Merkel warns UK could exit EU over immigration policy

Germany’s Chancellor Angela Merkel has signaled she would rather see the UK leave the EU than compromise the free movement of immigrants, German magazine Der Spiegel reported.

The UK is nearing a “point of no return,” as British Prime Minister David Cameron attempts to renegotiate the terms of the country’s EU membership targeting the freedom of movement, Merkel reportedly said.

According to the 2011 census, 579,000 Poles reside in the UK, making up under 1% of the UK population.

This tiny white minority receive enormous attention from British rightwing media and politicians, who prefer black immigrants from Africa, Muslim immigrants from Pakistan and worship the legacy of Nelson Mandela.
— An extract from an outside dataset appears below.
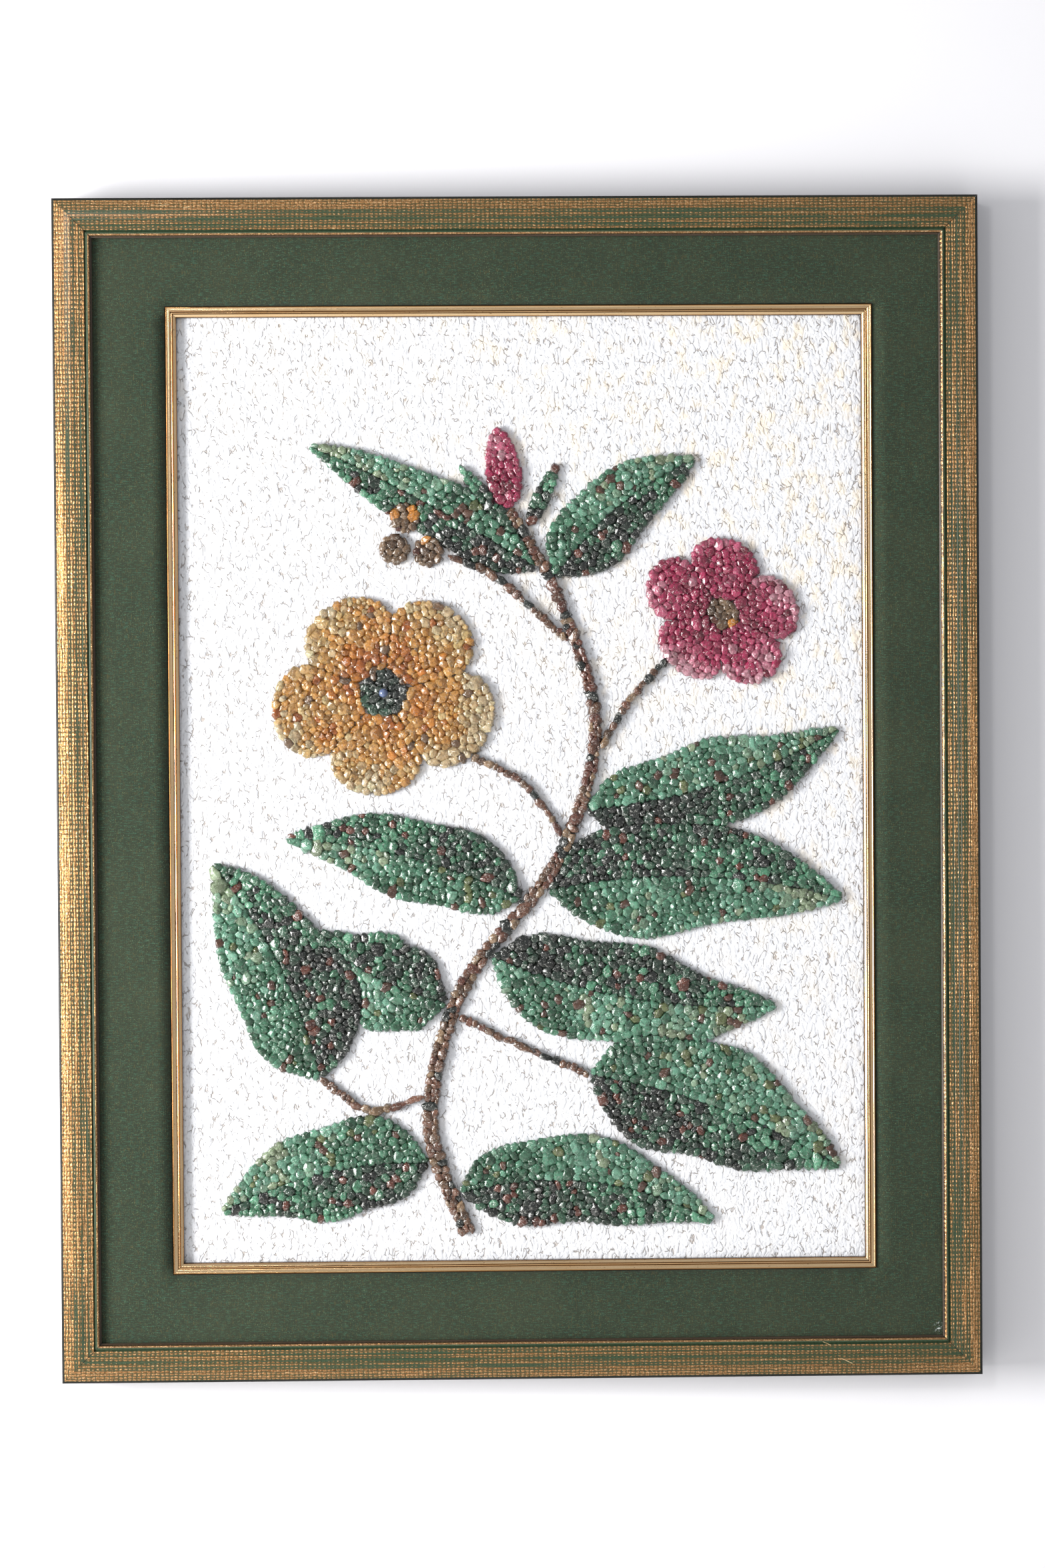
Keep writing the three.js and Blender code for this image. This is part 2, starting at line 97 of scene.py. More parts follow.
def tone(red, green, blue):  # a colour as seen on screen, 0 to 255, as a linear shader colour
    def linear(level):
        share = level / 255
        return share / 12.92 if share <= 0.04045 else ((share + 0.055) / 1.055) ** 2.4
    return (linear(red), linear(green), linear(blue), 1.0)


def put(tree, kind, given=(), **settings):  # a new node with its inputs fed and its settings made
    node = tree.nodes.new(kind)
    for name, value in settings.items():
        setattr(node, name, value)
    for name, value in dict(given).items():
        feed(tree, node.inputs[name], value)
    return node


def calc(tree, operation, *values):
    return put(tree, "ShaderNodeMath", enumerate(values), operation=operation).outputs[0]


def times(tree, value, factor):
    return calc(tree, "MULTIPLY", value, factor)


def scaled(tree, value, factor, base):  # value times factor, plus base
    return calc(tree, "MULTIPLY_ADD", value, factor, base)


def flip(tree, value):
    return calc(tree, "SUBTRACT", 1.0, value)


def swing(tree, value, width, base=0.0):  # a cloud's value moved from about 0.5 to about base
    return scaled(tree, calc(tree, "SUBTRACT", value, 0.5), width, base)


def mixTones(tree, share, low, high, how="MIX"):
    given = {0: share, 6: low, 7: high}
    return put(tree, "ShaderNodeMix", given, data_type="RGBA", blend_type=how).outputs[2]


def softStep(tree, value, low, high):
    given = {"Value": value, "From Min": low, "From Max": high}
    return put(tree, "ShaderNodeMapRange", given, interpolation_type="SMOOTHSTEP").outputs[0]


def overlay(tree, under, over, value, span):  # a tone laid on where the value rises through the span
    return mixTones(tree, softStep(tree, value, *span), under, over)


def ramp(tree, value, stops):  # stops are (place from 0 to 1, grey level or colour)
    node = put(tree, "ShaderNodeValToRGB", {"Fac": value})
    elements = node.color_ramp.elements
    while len(elements) < len(stops):
        elements.new(0.5)
    for element, (place, level) in zip(elements, stops):
        element.position = place
        element.color = level if isinstance(level, tuple) else (level, level, level, 1.0)
    return node.outputs["Color"]


def stretched(tree, place, stretch):
    return put(tree, "ShaderNodeMapping", {"Vector": place, "Scale": stretch}).outputs[0]


def objectPlace(tree, stretch=(1, 1, 1)):
    return stretched(tree, put(tree, "ShaderNodeTexCoord").outputs["Object"], stretch)


def stripPlace(tree, stretch=(1, 1, 1)):
    return stretched(tree, put(tree, "ShaderNodeUVMap", uv_map="stripPlace").outputs[0], stretch)


def split(tree, vector):
    return put(tree, "ShaderNodeSeparateXYZ", {0: vector}).outputs


def noise(tree, place, scale, detail=2.0, roughness=0.5, distortion=0.0):
    given = {"Vector": place, "Scale": scale, "Detail": detail}
    given |= {"Roughness": roughness, "Distortion": distortion}
    return put(tree, "ShaderNodeTexNoise", given)


def cloud(tree, place, *settings):
    return noise(tree, place, *settings).outputs["Fac"]


def ripple(tree, value, pitch):  # 0 to 1 and back once in each pitch
    turn = times(tree, value, 2 * math.pi / pitch)
    return scaled(tree, calc(tree, "COSINE", turn), 0.5, 0.5)


def setColor(tree, shader, color):
    tree.links.new(color, shader.inputs["Base Color"])


def addRelief(tree, shader, height, strength, distance):  # fine relief by bump
    given = {"Height": height, "Strength": strength, "Distance": distance}
    feed(tree, shader.inputs["Normal"], put(tree, "ShaderNodeBump", given).outputs[0])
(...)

David Cameron’s comments that Polish migrants are taking advantage of UK benefits has sparked much anger in Poland. Poles became the target of violence and political attacks.

The prime minister, Donald Tusk, and the opposition leader, Jaroslaw Kaczynski (whose party sits alongside UK Conservatives in a European parliamentary group) immediately announced that they would veto any changes in EU migration rules.

The large numbers of Polish and Czech immigrants that arrived throughout the last decade did not run the British economy into the ground.

A 2013 report from the Centre for Research and Analysis of Migration found that European Union immigrants contributed more to the economy than they collected in benefits, contrary to native-born citizens.

On the whole, Polish immigrants were younger and more highly skilled than average citizens, and the majority found work in the UK.

Britain’s reaction to the Romanian and Bulgarian immigrants has been particularly strong for a number of historical and political reasons.

This was Merkel’s first hint that the UK’s exit from the union is a possibility, according to German media.

Cameron earlier said he wants to renegotiate the country’s EU membership before going through with a referendum on the subject, with the European principle of freedom of movement “at the very heart of my renegotiation strategy for Europe.”

Merkel has stressed that her support for UK membership could be reversed, if Cameron pursues migration reform.

Cameron has extended the EU laws “to their limits,” trying to turn away unemployed migrants and seeking deportation of those unable to make ends meet after three months, according to the report.

Earlier in October, the former European Commission (EC) president Jose Manuel Barroso stated that freedom of movement is an essential principle of the EU, and any plan by Britain to cap the number of migrants through the limitation of national insurance numbers would be illegal under EU law.

With next year’s general election on the horizon, British politicians are talking tougher on the issue of migrant workers. It will be the first election since the anti-immigration Independence Party (UKIP) emerged as a serious political player.

The latest opinion poll revealed that support for UKIP has reached a record high following Brussels’ recent effort to levy a mammoth £1.7 billion ($2.7 billion) extra charge on Britain. Cameron has been forced to adjust his policies to win back public support.

Cameron announced plans to reduce the number of low skilled migrant workers coming to the UK from other EU countries by limiting the number of national insurance numbers given to them.

In the recent policy shift, he said EU migrants could now only claim benefits for a maximum of three months, down from six.

These legislative changes, which apply to child tax credit, child benefits and job seeker’s allowance, will be implemented in November.

Cameron is likely to make a speech on immigration policies before Christmas, according to media reports.

Meanwhile, the EC says it endorses the principle of free movement within the EU, where citizens have the right to work and live in all member states.